Le rendement du hardselling est rarement élevé. Il l’est d’autant moins quand les interlocuteurs sont de haut niveau. Les directeurs financiers, par exemple, sont très difficiles à joindre, et encore plus à convaincre. Ils sont habitués à la prise de décision, n’hésitent pas à dire non. Sans compter toutes les précautions dont ils ont appris à s’entourer pour éviter les importuns.

La prospection « push » est cependant la seule démarche qui permet de maîtriser l’alimentation du pipe commercial. Salons, articles de presse, référencement web, emailing… autant de très bonnes techniques mais dont les résultats sont aléatoires et peuvent varier d’une campagne à l’autre. D’autre part, la chasse présente l’avantage de remonter des informations utiles, lesquelles peuvent être prises aussi bien auprès de secrétaires ou de collaborateurs qu’auprès du décideur lui-même. Faites-vous une idée par vous-même Une fois que vous avez déterminé que cette démarche est nécessaire au regard de vos objectifs, vous devez prendre conscience, vous-même, de la difficulté de la tâche. Beaucoup trop de décideurs se permettent des jugements de valeur sur leurs vendeurs sans oser mettre eux-mêmes la main à la pâte.

– Participez à une action de phoning ou de démarchage au bureau ou, pour le moins, prenez le temps d’imaginer ce que faire du hardselling signifie concrètement : stress généré par les refus et barrages, mépris d’une pratique mal considérée par ceux qui la subissent (et parfois même par ceux qui la commandent), lassitude issue de la répétitivité de tâches à très faible valeur ajoutée, inconfort physique (déplacements, téléphone à l’oreille…). Le métier est sans pitié avec ceux qui n’ont pas les qualités requises pour l’exercer : il révèle rapidement les insuffisances, et c’est alors la situation d’échec, qui peut mener à la dépression.

– Pratiquez régulièrement la prospection avec vos équipes. Vous serez alors en mesure de comprendre ce dont elles ont réellement besoin et ce qui, dans leurs demandes, est superflu.

– Ne craignez pas la comparaison: vous n’obtiendrez probablement pas d’aussi bons résultats qu’eux, mais à chacun son rôle et ses qualités. Ce benchmark ne pourra au contraire que les valoriser et les encourager à cultiver leur savoir-faire.

– Formalisez les règles du jeu : toute démarche difficile et complexe demande à être balisée. Etablissez les règles du jeu le plus en amont possible, dès le recrutement. Pendant l’entretien, puis au moment de rédiger le contrat d’embauche, décrivez de façon précise les objectifs a minima de chasse (par exemple : nombre d’appels dans le dur par semaine, nombre de rdv pris en hardselling, etc.), quitte à les modifier par la suite par voie d’avenant. Ces objectifs doivent être adossés à des contreparties : prime, avantage qualitatif.
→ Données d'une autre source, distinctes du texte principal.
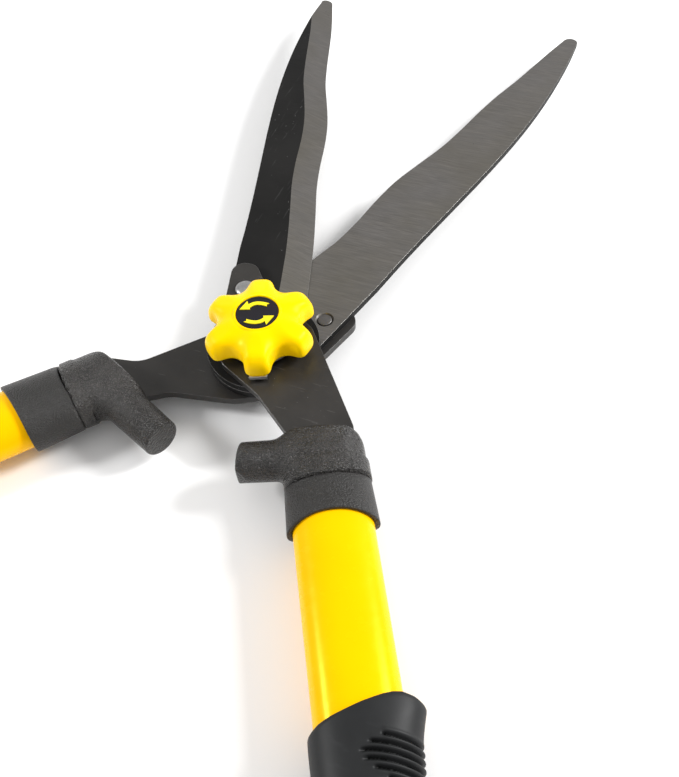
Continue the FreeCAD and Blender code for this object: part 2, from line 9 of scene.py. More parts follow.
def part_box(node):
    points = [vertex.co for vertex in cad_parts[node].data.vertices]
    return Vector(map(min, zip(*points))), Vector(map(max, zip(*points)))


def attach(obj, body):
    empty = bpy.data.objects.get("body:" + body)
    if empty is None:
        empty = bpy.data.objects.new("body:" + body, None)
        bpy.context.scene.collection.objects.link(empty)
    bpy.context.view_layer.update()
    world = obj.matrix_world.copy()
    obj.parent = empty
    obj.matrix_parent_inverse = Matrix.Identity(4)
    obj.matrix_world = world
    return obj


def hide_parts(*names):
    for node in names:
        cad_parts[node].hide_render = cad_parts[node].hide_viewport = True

Ne vous fiez pas aux déclarations d’intention d’un candidat. En situation de recrutement, tout commercial vous dira qu’il est né avec un téléphone vissé à l’oreille et qu’il adore passer les barrages. Equipez vos commerciaux Facilitez autant que possible le travail du chasseur en le harnachant de pied en cap. Parmi le minimum à fournir : logistique (territoire, base d’appels ou liste des rues avec préparation des entreprises à visiter), outils (téléphone à casque pour éviter les torticolis, logiciel CRM, voiture en bon état), argumentaires et supports de vente, formation initiale. Il n’y a pas que ça dans la vie Quelles que soient vos précautions, un commercial pur hardseller risque fort de se lasser très rapidement si son seul job consiste à se casser les dents sur des barrages.
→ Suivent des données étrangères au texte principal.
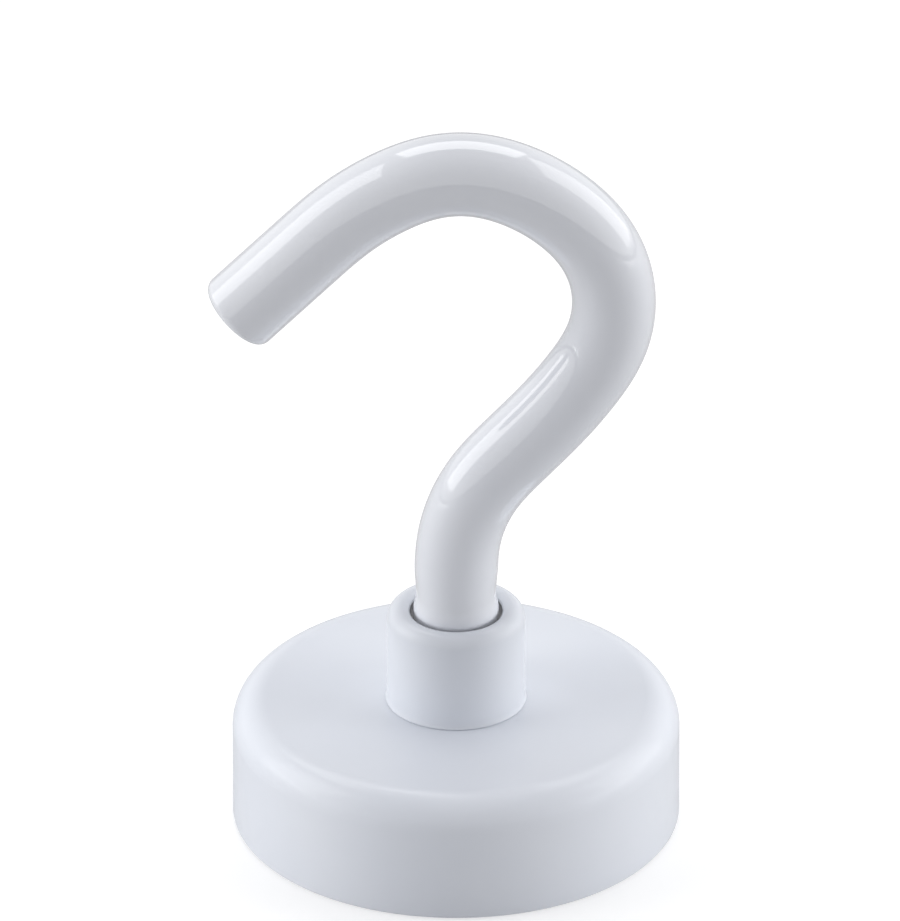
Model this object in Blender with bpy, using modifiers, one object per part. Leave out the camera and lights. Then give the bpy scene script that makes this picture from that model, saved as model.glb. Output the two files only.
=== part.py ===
"""Magnetic hook: a steel pot magnet with a threaded bush and a screw-in, plastic-coated open hook.

The part stands on its magnet face. The origin is the middle of that face and +Z runs up the
hook's shank. The hook is bent in the XZ plane and opens towards -X. Lengths are in metres.

Turning the hook about the shank unscrews it, so it turns and rises at once. The straight part
of the coat is round about that axis, so it stands for the rise alone, and the bent part of the
coat and the rod stand for the rise and the turn.
"""

import bpy
import bmesh
from math import ceil, cos, degrees, pi, radians, sin, tan
from mathutils import Vector

MM = 0.001

# Pot: the steel cup that holds the magnet and carries its field round to the rim.
POT_RADIUS = 12.5 * MM
POT_HEIGHT = 7.25 * MM
POT_WALL = 1.6 * MM
POT_PLATE = 2.0 * MM
POT_TOP_ROUND = 1.8 * MM
POT_RIM_ROUND = 0.25 * MM
POT_CORNER_FILLET = 0.4 * MM

# Magnet: a plated disc, glued under the plate and potted round its side.
POTTING_WIDTH = 0.8 * MM
MAGNET_CHAMFER = 0.2 * MM
GLUE_THICKNESS = 0.3 * MM
GLUE_SET_BACK = 0.4 * MM
POTTING_RECESS = 0.2 * MM

# Bush: turned steel, riveted through the plate, threaded for the hook.
BUSH_RISE = 5.75 * MM
BUSH_LIP_WIDTH = 1.28 * MM
BUSH_LIP_ROUND = 0.75 * MM
BUSH_DISH_DEPTH = 0.22 * MM
BUSH_FLARE = 0.08 * MM
BUSH_FLARE_HEIGHT = 0.4 * MM
MOUTH_DEPTH = 1.05 * MM
MOUTH_GAP = 0.2 * MM
ENTRY_MARGIN = 0.1 * MM
SPIGOT_WALL = 0.75 * MM
RIVET_SPREAD = 0.5 * MM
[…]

– Variez les plaisirs. Proposez-lui régulièrement des missions annexes à plus forte valeur ajoutée pour rompre la monotonie. Attention cependant à ne pas trop lâcher de lest : l’un des ressorts importants de la chasse est l’effet d’entraînement. On passe d’un appel à l’autre, d’une visite à l’autre plus facilement s’il n’y a pas d’évènement pour vous distraire. Autre moyen de justifier l’effort présent : évoquer une récompense à venir. Par exemple une évolution de poste, sous réserve que les objectifs initiaux soient atteints. Rares sont ceux qui veulent rester hardseller indéfiniment. Offrez des perspectives à vos vendeurs…

– Et tenez vos engagements. Vous découvrirez peut-être qu’il est certes douloureux de promouvoir votre meilleur chasseur à un poste où rien ne prouve qu’il sera aussi efficace ; mais qu’il l’est bien davantage de le perdre complètement, ainsi que la confiance de toute l’équipe, si vous le maintenez de force à son poste en dépit de vos promesses. Un vrai métier En somme, comme souvent quand un sujet technique est géré par des hommes, il devient rapidement indispensable de confier le travail à un spécialiste.

Le management d’une équipe de chasseurs, internes ou externes, VRP ou agents, est un vrai métier, qu’il est préférable de confier à un cadre expérimenté.